* PROVIDED MATERIAL *
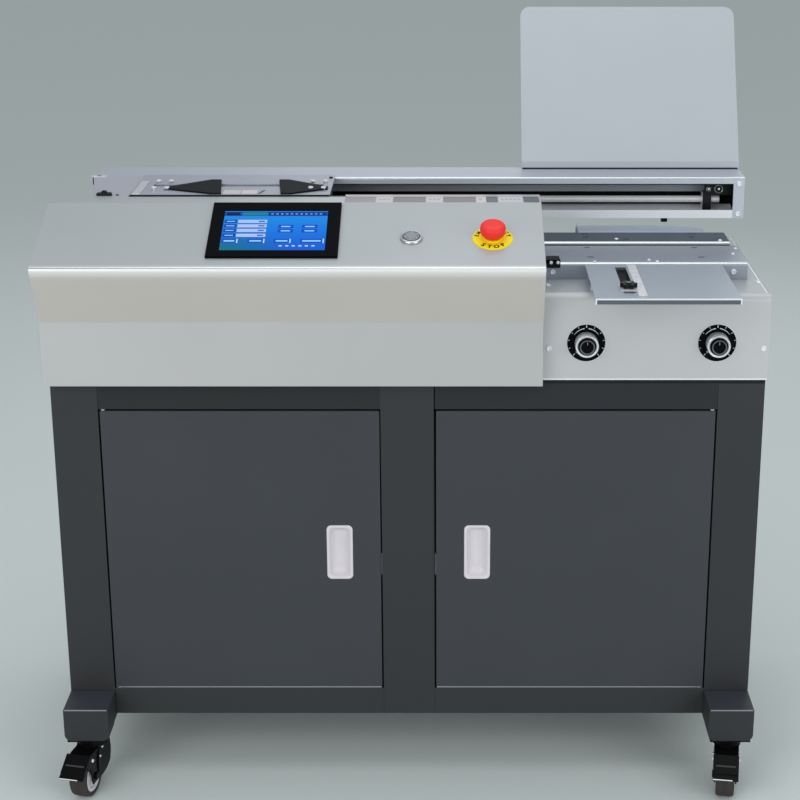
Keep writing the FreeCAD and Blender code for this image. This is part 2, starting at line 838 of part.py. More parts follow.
def make_pull(name, x, z):
    """A moulded cup with a thin rim over the door face and a finger pocket."""
    far, top = f"({x} + pull_wide)", f"({z} + pull_tall)"
    rim = prism("y", [(x, z), (far, z), (far, top), (x, top)], "-pull_lip", "pull_lip",
                [((0, 1, 2, 3), "pull_rim")])
    inset = "(pull_wall + seat_gap / 2)"
    cup = span((f"{x} + {inset}", "0", f"{z} + {inset}"),
               (f"{far} - {inset}", "pull_deep + pull_wall", f"{top} - {inset}"))
    pocket = span((f"{x} + pull_rim", "-2 * pull_lip", f"{z} + pull_rim"),
                  (f"{far} - pull_rim", "pull_deep", f"{top} - pull_rim"))
    node(name, cut(fuse(rim, cup), pocket))


# ---------------------------------------------------------------- casters, each built about its kingpin

front_y = "(caster_inset - foot_bar_reach)"
rear_y = "(cabinet_depth + foot_bar_reach - caster_inset)"
kingpin_x = f"({right_side} - foot_bar_wide / 2)"
CASTERS = (("front_left", (f"-{kingpin_x}", front_y), "left_caster_turn"),
           ("front_right", (kingpin_x, front_y), "right_caster_turn"),
           ("rear_left", (f"-{kingpin_x}", rear_y), None),
           ("rear_right", (kingpin_x, rear_y), None))
race_low = "(caster_tall - caster_plate_thick - race_tall)"
crown_top = f"({race_low} - seat_gap)"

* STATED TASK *
Word for word, write out all of the data above.

* RESPONSE TO THE EXERCISE *
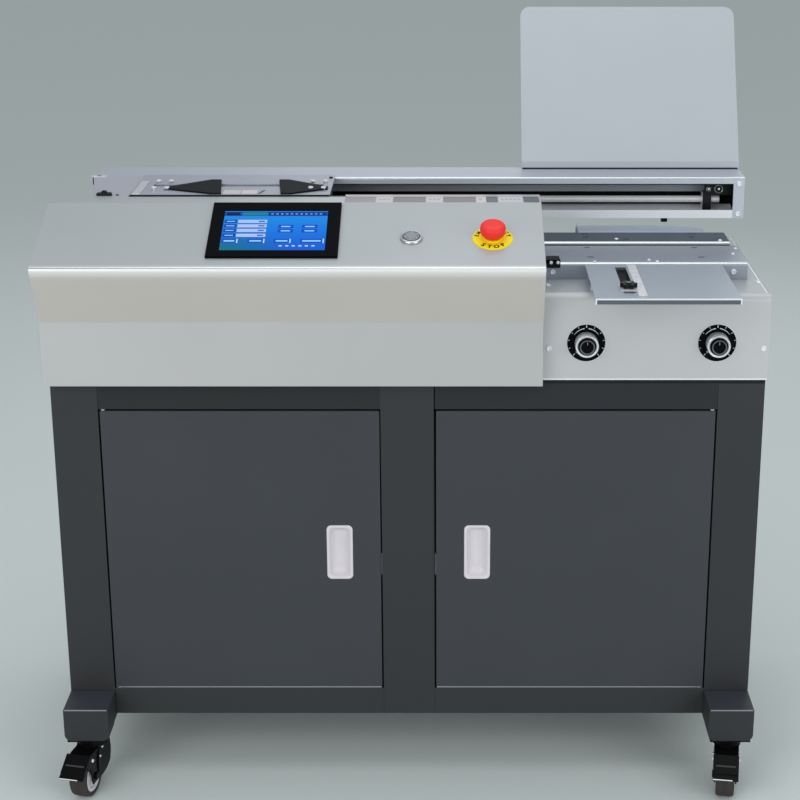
Keep writing the FreeCAD and Blender code for this image. This is part 2, starting at line 838 of part.py. More parts follow.
def make_pull(name, x, z):
    """A moulded cup with a thin rim over the door face and a finger pocket."""
    far, top = f"({x} + pull_wide)", f"({z} + pull_tall)"
    rim = prism("y", [(x, z), (far, z), (far, top), (x, top)], "-pull_lip", "pull_lip",
                [((0, 1, 2, 3), "pull_rim")])
    inset = "(pull_wall + seat_gap / 2)"
    cup = span((f"{x} + {inset}", "0", f"{z} + {inset}"),
               (f"{far} - {inset}", "pull_deep + pull_wall", f"{top} - {inset}"))
    pocket = span((f"{x} + pull_rim", "-2 * pull_lip", f"{z} + pull_rim"),
                  (f"{far} - pull_rim", "pull_deep", f"{top} - pull_rim"))
    node(name, cut(fuse(rim, cup), pocket))


# ---------------------------------------------------------------- casters, each built about its kingpin

front_y = "(caster_inset - foot_bar_reach)"
rear_y = "(cabinet_depth + foot_bar_reach - caster_inset)"
kingpin_x = f"({right_side} - foot_bar_wide / 2)"
CASTERS = (("front_left", (f"-{kingpin_x}", front_y), "left_caster_turn"),
           ("front_right", (kingpin_x, front_y), "right_caster_turn"),
           ("rear_left", (f"-{kingpin_x}", rear_y), None),
           ("rear_right", (kingpin_x, rear_y), None))
race_low = "(caster_tall - caster_plate_thick - race_tall)"
crown_top = f"({race_low} - seat_gap)"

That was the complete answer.